At the same time, Labor unveiled a $4 billion plan for cheaper child care for a million families. The lowest income families are promised they will get it for free. Shorten is also promising a government funded boost to child care educators’ salaries. The Labor leader says he can pay for this because of his multi-billion dollar trimming of generous tax concessions for negative gearing, capital gains tax and dividend imputation credits. He can also do it by not matching the Liberals promise of more generous income tax cuts for those earning over $200,000 in five years’ time.

Scott Morrison replied by saying he would not be joining in Labor’s spend-a-thon. Fair enough, but he then begins to run the argument every which way. “Shorten cannot control his spending so he puts his hand in your wallet,” the PM told cheering Liberals on Sunday. Well not exactly “your” wallet; it depends on how high your income and how big your investments. In any case, nowhere is Shorten raising taxes. He is either not cutting them five years down the track or he is cutting tax concessions.

Be very clear, the Budget sees tax concessions on whatever activity as government spending. It means that when they are given to some taxpayers others are paying for it. Morrison’s hand is in someone’s wallet, too.

At least the two protagonists agree on one thing: “the election is all about choices.”
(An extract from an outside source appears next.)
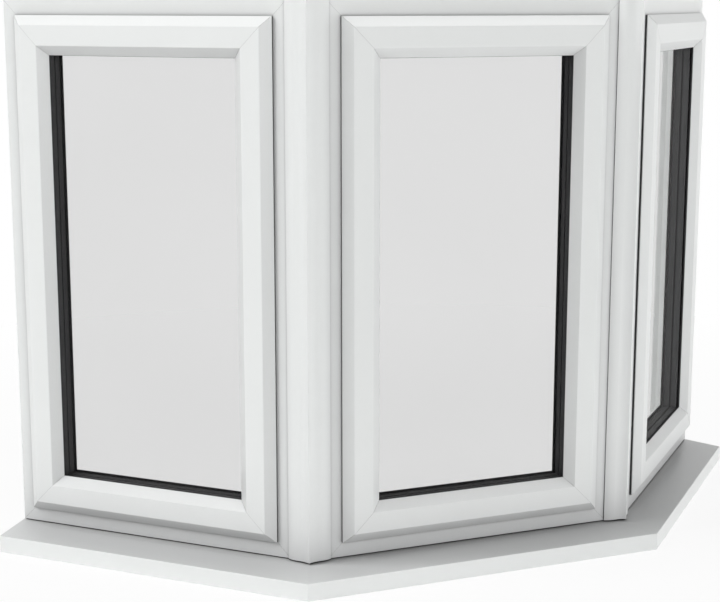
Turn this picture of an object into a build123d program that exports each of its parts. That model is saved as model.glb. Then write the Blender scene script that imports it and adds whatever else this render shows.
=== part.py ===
from build123d import *
from math import cos, radians, sin, tan
import os

# White uPVC bay window in three equal lights: one light in front and one turned back on
# each side, joined by two bay posts and standing on a bent, sloping cill.
# Millimetres, +Z up, the front light faces -Y. The origin lies under the middle of the
# box around the window, level with the underside of the cill.
#
# A "light" here is one window of the bay: an outer frame, a sash that laps over its face,
# and a sealed triple glazed unit. Profiles are drawn as (in, out, rounding) corners:
#   in  = distance from the outer edge of the ring towards its middle
#   out = distance in front of the face of the outer frame, negative towards the room

# Driving dimensions
FRAME_WIDTH = 610
FRAME_HEIGHT = 1054
FRAME_DEPTH = 76
BAY_TURN = 45                # each side light turns back by this many degrees
POST_REACH = 39              # from the corner where the frame faces would meet to a frame

# Outer frame profile
FRAME_BODY = 36              # solid part, from the outer edge to the rebate
FRAME_UPSTAND = 24           # inner leg that the sash closes against
FRAME_UPSTAND_DEPTH = 18
FRAME_EDGE_BEVEL = 4
FRAME_EDGE_ROUND = 1.5

# Sash profile
SASH_MARGIN = 27             # face of the outer frame left showing beside the sash
SASH_MARGIN_LEVEL = 29       # the same above and below it
SASH_PROUD = 20              # sash face in front of the frame face
SASH_EDGE = 1.5              # blunt edge of the flange
SASH_CHAMFER = 19            # sloping outer edge
SASH_FLAT = 38.5
SASH_BEVEL = 18.5            # sloping inner edge down to the glass
SASH_LIP = 1                 # blunt end of that slope
SASH_FLANGE_GAP = 4          # sash flange to frame face, filled by the weather gasket
SASH_CLEARANCE = 4           # sash body to the frame rebate
SASH_BACK_GAP = 2            # sash back to the frame upstand
SASH_FACE_ROUND = 2.5        # soft edges of the sash face
SASH_EDGE_ROUND = 0.8
WELD_GROOVE = 0.3            # groove cleaned along each welded mitre: depth, and width per side

# Glazing: pane, cavity, pane, cavity, pane
GLASS_OUT = 0                # outer pane is level with the face of the outer frame
PANE = 4
SPACER_WIDTH = 9
SPACER_SETBACK = 3           # spacer bars stop short of the edge of the white profile
GLASS_EDGE_COVER = 15        # how far the profiles hold the edge of the glass
GLASS_CLEARANCE = 4          # glass edge to the bottom of the sash rebate
OUTER_GASKET = 3
INNER_GASKET = 2
GASKET_WIDTH = 7
GASKET_LIP = 0.5             # rubber that shows beyond the white profile
BEAD_DEPTH = 14              # bead holding the unit from the room side
BEAD_NOSE = 1.2
BEAD_SPLAY = 12.8            # how far the bead narrows towards the room
BEAD_JOINT = 0.3             # gap at the mitres of the clipped-in beads

# Weather gaskets between sash and outer frame
WEATHER_SETBACK = 0.5
WEATHER_WIDTH = 6
BACK_SEAL_SETBACK = 4
BACK_SEAL_WIDTH = 8

# Bay posts: a tube between two covers
TUBE_RADIUS = 25
TUBE_WALL = 4
TUBE_SETBACK = 34            # corner to the middle of the tube, along the post's middle line
TUBE_CLEARANCE = 0.3
COVER_LAP = 4                # outer cover over the frame face
COVER_EDGE = 2.5             # height of a wing's outer edge over the frame face
COVER_PROUD = 7.3            # crest of each wing in front of the frame face
COVER_SHOULDER = 21          # outer edge to crest, gently rounded
COVER_HOLLOW = 1.8           # depth of the hollow between crest and ridge
COVER_RIDGE = 12.5           # ridge in front of the frame corner
COVER_RIDGE_ROUND = 2
COVER_JOINT = 1              # between outer and inner cover, beside the tube
INNER_LAP = 16
INNER_PROUD = 4
INNER_ROUND = 2

# Cill
CILL_PROJECTION = 84         # nose in front of the frame face
CILL_NOSE = 34.5             # height of the upright nose
CILL_NOSE_ROUND = 1.5
CILL_FALL = 9.5              # drop of the sloping top from the frame face to the nose
CILL_GAP = 2.5               # shadow gap under the frame at its face
CILL_SEAT_SETBACK = 6        # front of the level seat, behind the frame face
CILL_DRIP_SETBACK = 12
CILL_DRIP_WIDTH = 5
CILL_DRIP_DEPTH = 4
CILL_END_CAP = 3

# Sizes that follow from these
HALF_TURN = BAY_TURN / 2
SASH_WIDTH = FRAME_WIDTH - 2 * SASH_MARGIN
SASH_HEIGHT = FRAME_HEIGHT - 2 * SASH_MARGIN_LEVEL
SIGHT_LINE = SASH_CHAMFER + SASH_FLAT + SASH_BEVEL
REBATE_BASE = SIGHT_LINE - GLASS_EDGE_COVER - GLASS_CLEARANCE
GLASS_EDGE = SIGHT_LINE - GLASS_EDGE_COVER
SASH_BODY_EDGE = FRAME_BODY + SASH_CLEARANCE - SASH_MARGIN
FRAME_SEAT = FRAME_UPSTAND_DEPTH - FRAME_DEPTH
SASH_BACK = FRAME_SEAT + SASH_BACK_GAP
BEAD_OUT = SASH_BACK + BEAD_DEPTH
GLASS_IN = BEAD_OUT + INNER_GASKET
CAVITY = (GLASS_OUT - GLASS_IN - 3 * PANE) / 2
CORNER_X = FRAME_WIDTH / 2 + POST_REACH
SIDE_LENGTH = POST_REACH + FRAME_WIDTH
CILL_HEIGHT = CILL_GAP + CILL_FALL + CILL_NOSE
FRONT_Y = -CILL_PROJECTION
BACK_Y = (SIDE_LENGTH + CILL_END_CAP) * sin(radians(BAY_TURN)) + FRAME_DEPTH * cos(radians(BAY_TURN))
MIDDLE_Y = (FRONT_Y + BACK_Y) / 2
ORIGIN = Pos(0, -MIDDLE_Y, CILL_HEIGHT)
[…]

Morrison is counting on voters opting for more of the same with no provision for the rainy day when his revenues from existing tax arrangements fall dramatically as they did at the end of the mining boom. Shorten, in fact, is being more prudent. He is aware that millions of Australians are doing it tougher than they would prefer and that to meet their demands he is cutting concessions to spend the money better elsewhere. In fact, this sort of structural reform was alluded to by former treasurer Joe Hockey as he bade parliament farewell.

The election is coming down to how government can best deliver a fairer go for all Australians. The gap between the top and the bottom has never been wider and is growing; argument enough to confirm more of the same “trickle down” is no longer working.